Historically, the assumption was that once typed char *
, the strings are
always in one encoding, and then it needs to be the native encoding. This
makes a lot of sense as otherwise maintaining the code becomes difficult,
but R made a number of exceptions e.g. for the shortcut in readLines
, and
sometimes it helps to keep strings longer as R character objects. Still,
sometimes the conversion to native encoding is done just to have a char *
representation of the string, even though not yet interacting with
C/external code. All these conversions disappear when UTF-8 becomes the
native encoding.
One related example is R symbols. They need to have a unique representation defined by a pointer stored in the R symbol table. For any effective implementation, they need to be in the same encoding, which now is the native encoding. A logical improvement would be converting to UTF-8, instead, but that would have potentially non-trivial performance overhead. These concerns are no longer necessary when UTF-8 becomes the native encoding.

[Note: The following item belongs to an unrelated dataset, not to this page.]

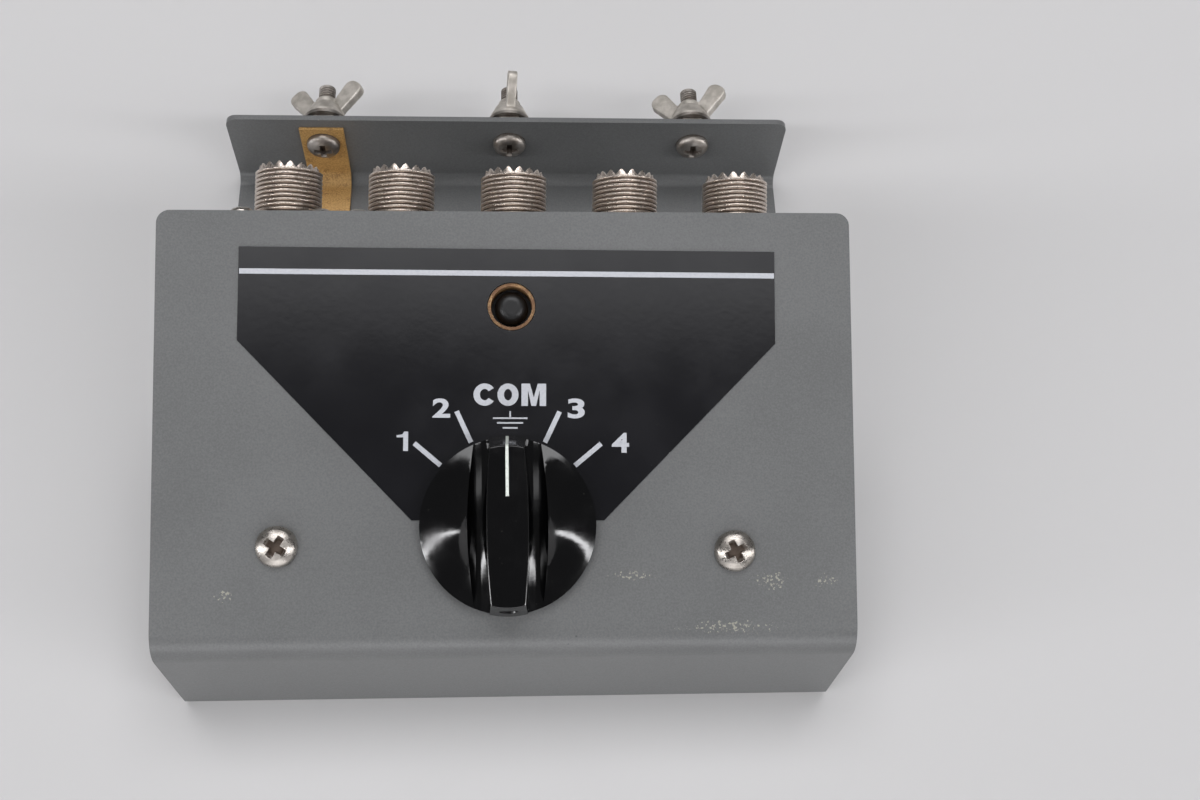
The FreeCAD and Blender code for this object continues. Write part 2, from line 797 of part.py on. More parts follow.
def surge_cap():
    """Domed grip on a collar that slides in the sleeve."""
    grip = disc(cap_radius, -cap_inset - cap_length, -cap_inset, y=surge_reach)
    rim = [edge for edge in grip.Edges if edge.BoundBox.ZMin > -cap_inset - cap_length / 2]
    grip = grip.makeFillet(cap_round, rim)
    collar = disc(sleeve_radius - sleeve_wall - running_gap, cap_bottom(), -cap_inset - cap_length, y=surge_reach)
    return grip.fuse(collar).removeSplitter()


def surge_tube():
    return disc(tube_radius, blade_top + running_gap + electrode_length, cap_bottom() - electrode_length,
                y=surge_reach)


def surge_electrodes():
    top = disc(electrode_radius, cap_bottom() - electrode_length, cap_bottom(), y=surge_reach)
    foot = blade_top + running_gap
    return Part.makeCompound([top, disc(electrode_radius, foot, foot + electrode_length, y=surge_reach)])


# ---- ground bolts and strap -----------------------------------------------------------------

def washer(inner, outer, thickness):
    return disc(outer, 0, thickness).cut(disc(inner, 0, thickness))


def ground_bolts():
    """Heads in front of the flange, the left one on top of the strap."""
    bolts = []
    for x in bolt_places():
        packed = strap_thickness if x < 0 else 0.0
        bolt = along_y(pan_head_screw(number_10_shank, number_10_head, number_10_height, bolt_reach + packed))
        turned = placed(bolt, FreeCAD.Placement(V(0, 0, 0), FreeCAD.Rotation(V(0, 0, 1), 180)))
        bolts.append(moved(turned, x, flange_face_y - packed, bolt_height))
    return Part.makeCompound(bolts)


def at_bolts(shape, start):
    """Copies of a shape along +Y on every bolt, from a distance behind the flange's front face."""
    return Part.makeCompound([moved(along_y(shape), x, flange_face_y + start, bolt_height)
                              for x in bolt_places()])


def lock_washers():
    ring = washer(number_10_shank + running_gap, hex_nut_flats / 2, lock_washer_thickness)
    split = block(0, hex_nut_flats, -lock_washer_split / 2, lock_washer_split / 2, 0, lock_washer_thickness)
    return at_bolts(ring.cut(split), sheet)


def hex_nuts():
    nut = hexagon(hex_nut_flats, 0, hex_nut_height).cut(disc(number_10_shank + seat_gap, 0, hex_nut_height))
    return at_bolts(nut, sheet + lock_washer_thickness)


def wing_washer_start():
    return sheet + lock_washer_thickness + hex_nut_height


def wing_washer():
    return along_y(washer(number_10_shank + running_gap, wing_washer_radius, wing_washer_thickness))


def wing_hub():
    """Wide foot that narrows to a shoulder, with a round neck above it."""
    outline = [V(0, 0, 0), V(hub_base_radius, 0, 0), V(hub_base_radius, 0, hub_foot_height),
               V(hub_shoulder_radius, 0, hub_shoulder_height), V(hub_tip_radius, 0, hub_shoulder_height),
               V(hub_tip_radius, 0, hub_height), V(0, 0, hub_height)]
    return Part.Face(Part.makePolygon(outline + outline[:1])).revolve(V(0, 0, 0), V(0, 0, 1), 360)


def wing_ear():
    """Rounded paddle that leans away from the clamped side. Its root lies inside the hub."""
    root = number_10_shank + wing_root_depth
    path = [V(root, 0, wing_root_depth), V(wing_elbow_reach, 0, wing_elbow_height),
            V(wing_reach, 0, wing_reach_height), V(wing_tip_reach, 0, wing_tip_height),
            V(root, 0, hub_height - wing_root_depth)]
    edges = rounded_edges(path, [wing_corner] * 3)
    edges.append(Part.LineSegment(path[-1], path[0]).toShape())
    return moved(Part.Face(Part.Wire(edges)), y=-wing_thickness / 2).extrude(V(0, wing_thickness, 0))


def wing_nut(angle):
    ear = wing_ear()
    half_turn = FreeCAD.Placement(V(0, 0, 0), FreeCAD.Rotation(V(0, 0, 1), 180))
    nut = wing_hub().fuse([ear, placed(ear, half_turn)])
    nut = nut.cut(disc(number_10_shank + running_gap, -hub_height, 3 * hub_height)).removeSplitter()
    tilt = FreeCAD.Placement(V(0, 0, 0), FreeCAD.Rotation(V(0, 1, 0), -angle))
    return placed(along_y(nut), tilt)


def ground_strap():
    """Brass strap from the left bolt, along the base, up to the housing's cover."""
    screw_x, screw_y = cover_screw_places()[strap_screw_index()]
    level = body_bottom - cover_thickness - strap_thickness
    half = strap_width / 2
    rear_edge = body_place.multVec(V(screw_x, screw_y + half, level))
    front_edge = body_place.multVec(V(screw_x, screw_y - half, level))
    top = V(0, flange_face_y, bolt_height + strap_top_margin)
    crease = V(0, flange_face_y, sheet)
    lift_off = V(0, flange_face_y - strap_run, sheet)
    path = [top, crease, lift_off, V(0, rear_edge.y, rear_edge.z), V(0, front_edge.y, front_edge.z)]
    radii = [rear_bend + strap_thickness, strap_bend, strap_bend]
    strap = moved(bent_sheet(path, strap_thickness, radii, strap_width), x=-bolt_spacing)
    bolt_hole = rod(number_10_shank + hole_gap, flange_face_y - sheet, 2 * sheet, -bolt_spacing, bolt_height)
    screw_hole = placed(disc(number_6_shank + hole_gap, level - sheet, level + 2 * sheet, screw_x, screw_y), body_place)
    return strap.cut([bolt_hole, screw_hole])


# ---- files --------------------------------------------------------------------------------

def main():
    os.makedirs("parts", exist_ok=True)
    write("console_stand", console_stand())
    write("front_label", front_label())
    body_nodes = {
        "switch_housing": switch_housing(), "housing_cover": housing_cover(), "cover_screws": cover_screws(),
        "panel_screws": panel_screws(), "socket_screws": socket_screws(), "common_strip": common_strip(),
        "ground_contact": ground_contact(), "stator_wafer": stator_wafer(), "wafer_posts": wafer_posts(),
        "wafer_screws": wafer_screws(), "shaft_bushing": shaft_bushing(), "bushing_nut": bushing_nut(),
        "selector_shaft": selector_shaft(), "shaft_clip": shaft_clip(), "detent_plate": detent_plate(),
        "detent_carrier": detent_carrier(), "detent_balls": detent_balls(), "detent_spring": detent_spring(),
        "stop_pins": stop_pins(), "rotor_hub": rotor_hub(), "slip_ring": slip_ring(),
        "rotor_blade": rotor_blade(), "selector_knob": selector_knob(), "knob_set_screw": knob_set_screw(),
        "surge_sleeve": surge_sleeve(), "surge_cap": surge_cap(), "surge_tube": surge_tube(),
        "surge_electrodes": surge_electrodes(),
    }
    for index, name in enumerate(socket_names):
        body_nodes[f"socket_shell_{name}"] = moved(socket_shell(), socket_x(index), socket_face, socket_level)
        body_nodes[f"socket_insulator_{name}"] = moved(
            socket_insulator(), socket_x(index), socket_face, socket_level)
        body_nodes[f"socket_contact_{name}"] = moved(socket_contact(), socket_x(index), socket_face, socket_level)
        if name != "common":
            body_nodes[f"feed_strip_{name}"] = feed_strip(index)
    for name, shape in body_nodes.items():
        write(name, placed(shape, body_place))
    write("ground_strap", ground_strap())
    write("ground_bolts", ground_bolts())
    write("lock_washers", lock_washers())
    write("hex_nuts", hex_nuts())
    start = flange_face_y + wing_washer_start()
    for number, (x, angle) in enumerate(zip(bolt_places(), wing_angles), 1):
        write(f"wing_washer_{number}", moved(wing_washer(), x, start, bolt_height))
        write(f"wing_nut_{number}", moved(wing_nut(angle), x, start + wing_washer_thickness, bolt_height))


main()
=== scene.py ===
import bmesh
import bpy
import json
import math
from mathutils import Matrix, Vector


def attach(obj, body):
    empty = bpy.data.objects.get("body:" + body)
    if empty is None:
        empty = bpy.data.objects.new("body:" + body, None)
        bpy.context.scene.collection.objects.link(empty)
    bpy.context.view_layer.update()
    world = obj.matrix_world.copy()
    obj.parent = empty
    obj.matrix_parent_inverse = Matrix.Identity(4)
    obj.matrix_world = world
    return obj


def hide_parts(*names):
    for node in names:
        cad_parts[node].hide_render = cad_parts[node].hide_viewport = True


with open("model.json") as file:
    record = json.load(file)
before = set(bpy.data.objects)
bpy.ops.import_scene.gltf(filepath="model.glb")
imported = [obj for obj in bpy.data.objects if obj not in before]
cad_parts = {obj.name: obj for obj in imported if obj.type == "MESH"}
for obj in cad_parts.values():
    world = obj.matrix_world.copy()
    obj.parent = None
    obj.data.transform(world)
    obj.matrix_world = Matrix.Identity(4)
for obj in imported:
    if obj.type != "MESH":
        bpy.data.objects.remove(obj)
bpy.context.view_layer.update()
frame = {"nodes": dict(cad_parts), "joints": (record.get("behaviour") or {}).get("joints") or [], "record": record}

# ---- Console stand ---------------------------------------------------------------------------
# One sheet of steel, bent into a rear flange, a base, an upright front and a sloping panel. It is
# sprayed with gray textured enamel, which handling has rubbed pale in a few places.

mm = 0.001
enamel_gray = (100, 101, 101)
enamel_rubbed = (176, 174, 158)
enamel_speck = (58, 59, 60)
enamel_grain = 0.42 * mm
enamel_drift = 28 * mm
enamel_relief = 0.02625 * mm
rub_grain = 0.6 * mm
speck_grain = 1.0 * mm
flake_size = 0.9 * mm
sheet_edge_round = 0.35 * mm
same_point = 0.002 * mm

# Rubbed places on the panel: x, y and the reach along each, in millimetres from the shaft
rubbed_places = [
    (28.0, -11.4, 9.0, 2.0), (60.0, -12.9, 7.5, 3.4), (72.6, -12.8, 5.0, 2.4), (50.0, -23.2, 18.0, 2.4),
    (-63.0, -15.0, 4.0, 2.4)]
speck_place = (14.0, -26.3, 4.5, 2.2)


def colour(red, green, blue):
    """A colour as it looks on a screen, 0 to 255 a channel, as linear RGBA."""
    shares = [channel / 255 for channel in (red, green, blue)]
    return [s / 12.92 if s <= 0.04045 else ((s + 0.055) / 1.055) ** 2.4 for s in shares] + [1.0]


def tinted(screen_colour, strength):
    return colour(*(strength * channel for channel in screen_colour))


def standing(origin, out, up):
    """A frame at origin, with its z axis along out and its y axis as near to up as can be."""
    across = up.cross(out).normalized()
    return Matrix.Translation(origin) @ Matrix((across, out.cross(across), out)).transposed().to_4x4()


def add(tree, kind, inputs=None, **settings):
    """Adds a shader node. Each input is given a plain value or another node's output."""
    node = tree.nodes.new("ShaderNode" + kind)
    for name, value in settings.items():
        setattr(node, name, value)
    for name, value in (inputs or {}).items():
        if isinstance(value, bpy.types.NodeSocket):
            tree.links.new(value, node.inputs[name])
        else:
            node.inputs[name].default_value = value
    return node


def calculate(tree, operation, first, second=0.0):
    return add(tree, "Math", {0: first, 1: second}, operation=operation).outputs[0]


def plus(tree, value, more, share):
    """A value with a share of another added to it."""
    return calculate(tree, "ADD", value, calculate(tree, "MULTIPLY", more, share))


def rise(tree, value, low, high):
    """0 up to low, 1 from high, and smooth between."""
    inputs = {"Value": value, "From Min": low, "From Max": high}
    return add(tree, "MapRange", inputs, interpolation_type="SMOOTHSTEP").outputs["Result"]


def between(tree, share, low, high):
    return add(tree, "MapRange", {"Value": share, "To Min": low, "To Max": high}).outputs["Result"]


def lay(tree, share, under, over, most=1.0):
    """The under colour with a share of the over colour laid on it. Most is what shows at a share of 1."""
    if most < 1.0:
        share = calculate(tree, "MULTIPLY", share, most)
    return add(tree, "Mix", {0: share, 6: under, 7: over}, data_type="RGBA").outputs[2]


def cloud(tree, where, size, detail=2.0):
    """Noise with lumps of about the given size, in metres."""
    scaled = add(tree, "VectorMath", {0: where, "Scale": 1 / size}, operation="SCALE").outputs[0]
    return add(tree, "TexNoise", {"Vector": scaled, "Scale": 1.0, "Detail": detail}).outputs["Fac"]


def new_effect(name, inputs, outputs):
    """An empty node group, with its input and output nodes."""
    group = bpy.data.node_groups.new(name, "ShaderNodeTree")
    for side, sockets in (("INPUT", inputs), ("OUTPUT", outputs)):
        for label, kind in sockets.items():
            group.interface.new_socket(label, in_out=side, socket_type="NodeSocket" + kind)
    return group, group.nodes.new("NodeGroupInput").outputs, group.nodes.new("NodeGroupOutput").inputs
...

In R 4.0, this limitation has as undesirable impact on hash maps:
e <- new.env(hash=TRUE)
assign("a", "letter a", envir=e)
assign("\u3b1", "letter alpha", envir=e)
ls(e)
On Windows, this produces a hash map with just a single element named “a”,
because \u3b1
(α
) gets best-fitted by Windows to letter “a”. With the
experimental build, this works fine as it does on Unix/macOS, adding two
elements to the hash map. Even though using non-ASCII variable names is
probably not the right thing to do, a hash map really should be able to
support arbitrary Unicode keys.
The experimental build of R can be downloaded from here. It has base and recommended packages, but will not work with other packages that use native code. The experimental toolchain allows to test more packages (but not all CRAN/BIOC), more information is available here and may be updated without notice (there is always SVN history of it). Not for production use.